* [PROVIDED RECORDS]:
---+---
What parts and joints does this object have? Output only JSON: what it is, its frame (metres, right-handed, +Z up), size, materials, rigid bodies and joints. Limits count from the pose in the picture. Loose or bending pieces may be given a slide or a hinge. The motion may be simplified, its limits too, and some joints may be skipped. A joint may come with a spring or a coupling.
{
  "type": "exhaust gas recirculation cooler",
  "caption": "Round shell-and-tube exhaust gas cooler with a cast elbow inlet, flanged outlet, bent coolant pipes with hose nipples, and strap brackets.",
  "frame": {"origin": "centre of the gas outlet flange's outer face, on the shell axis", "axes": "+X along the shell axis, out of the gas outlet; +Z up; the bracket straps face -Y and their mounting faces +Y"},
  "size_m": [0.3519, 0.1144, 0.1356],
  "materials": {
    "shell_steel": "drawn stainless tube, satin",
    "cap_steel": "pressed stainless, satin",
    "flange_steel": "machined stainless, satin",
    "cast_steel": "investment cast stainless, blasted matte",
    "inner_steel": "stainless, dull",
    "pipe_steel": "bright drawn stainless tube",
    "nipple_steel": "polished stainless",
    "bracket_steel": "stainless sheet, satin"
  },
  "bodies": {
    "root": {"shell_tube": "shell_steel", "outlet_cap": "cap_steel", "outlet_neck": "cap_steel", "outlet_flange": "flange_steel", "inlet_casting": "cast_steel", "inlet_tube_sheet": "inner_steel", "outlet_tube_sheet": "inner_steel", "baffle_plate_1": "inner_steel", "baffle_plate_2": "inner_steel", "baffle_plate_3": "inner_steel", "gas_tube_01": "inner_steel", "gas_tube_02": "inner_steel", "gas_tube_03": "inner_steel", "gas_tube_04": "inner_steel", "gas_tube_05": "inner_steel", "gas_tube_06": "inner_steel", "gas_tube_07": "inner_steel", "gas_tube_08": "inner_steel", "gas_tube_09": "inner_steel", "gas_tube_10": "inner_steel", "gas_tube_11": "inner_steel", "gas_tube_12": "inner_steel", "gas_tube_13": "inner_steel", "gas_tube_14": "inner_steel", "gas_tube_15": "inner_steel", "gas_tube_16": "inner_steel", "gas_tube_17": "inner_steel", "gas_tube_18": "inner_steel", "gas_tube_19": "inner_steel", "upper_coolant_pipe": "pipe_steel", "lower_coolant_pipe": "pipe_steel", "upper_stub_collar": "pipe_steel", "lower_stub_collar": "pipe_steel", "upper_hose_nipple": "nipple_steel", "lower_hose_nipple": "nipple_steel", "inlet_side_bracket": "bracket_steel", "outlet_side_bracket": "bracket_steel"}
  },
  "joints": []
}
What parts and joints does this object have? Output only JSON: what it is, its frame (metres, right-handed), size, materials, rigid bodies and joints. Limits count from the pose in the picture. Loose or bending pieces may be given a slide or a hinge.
---+---
* [PROBLEM DESCRIPTION]:
Repeat the records above exactly, leaving none out.

* [THE RESPONSE]:
What parts and joints does this object have? Output only JSON: what it is, its frame (metres, right-handed, +Z up), size, materials, rigid bodies and joints. Limits count from the pose in the picture. Loose or bending pieces may be given a slide or a hinge. The motion may be simplified, its limits too, and some joints may be skipped. A joint may come with a spring or a coupling.
{
  "type": "exhaust gas recirculation cooler",
  "caption": "Round shell-and-tube exhaust gas cooler with a cast elbow inlet, flanged outlet, bent coolant pipes with hose nipples, and strap brackets.",
  "frame": {"origin": "centre of the gas outlet flange's outer face, on the shell axis", "axes": "+X along the shell axis, out of the gas outlet; +Z up; the bracket straps face -Y and their mounting faces +Y"},
  "size_m": [0.3519, 0.1144, 0.1356],
  "materials": {
    "shell_steel": "drawn stainless tube, satin",
    "cap_steel": "pressed stainless, satin",
    "flange_steel": "machined stainless, satin",
    "cast_steel": "investment cast stainless, blasted matte",
    "inner_steel": "stainless, dull",
    "pipe_steel": "bright drawn stainless tube",
    "nipple_steel": "polished stainless",
    "bracket_steel": "stainless sheet, satin"
  },
  "bodies": {
    "root": {"shell_tube": "shell_steel", "outlet_cap": "cap_steel", "outlet_neck": "cap_steel", "outlet_flange": "flange_steel", "inlet_casting": "cast_steel", "inlet_tube_sheet": "inner_steel", "outlet_tube_sheet": "inner_steel", "baffle_plate_1": "inner_steel", "baffle_plate_2": "inner_steel", "baffle_plate_3": "inner_steel", "gas_tube_01": "inner_steel", "gas_tube_02": "inner_steel", "gas_tube_03": "inner_steel", "gas_tube_04": "inner_steel", "gas_tube_05": "inner_steel", "gas_tube_06": "inner_steel", "gas_tube_07": "inner_steel", "gas_tube_08": "inner_steel", "gas_tube_09": "inner_steel", "gas_tube_10": "inner_steel", "gas_tube_11": "inner_steel", "gas_tube_12": "inner_steel", "gas_tube_13": "inner_steel", "gas_tube_14": "inner_steel", "gas_tube_15": "inner_steel", "gas_tube_16": "inner_steel", "gas_tube_17": "inner_steel", "gas_tube_18": "inner_steel", "gas_tube_19": "inner_steel", "upper_coolant_pipe": "pipe_steel", "lower_coolant_pipe": "pipe_steel", "upper_stub_collar": "pipe_steel", "lower_stub_collar": "pipe_steel", "upper_hose_nipple": "nipple_steel", "lower_hose_nipple": "nipple_steel", "inlet_side_bracket": "bracket_steel", "outlet_side_bracket": "bracket_steel"}
  },
  "joints": []
}
What parts and joints does this object have? Output only JSON: what it is, its frame (metres, right-handed), size, materials, rigid bodies and joints. Limits count from the pose in the picture. Loose or bending pieces may be given a slide or a hinge.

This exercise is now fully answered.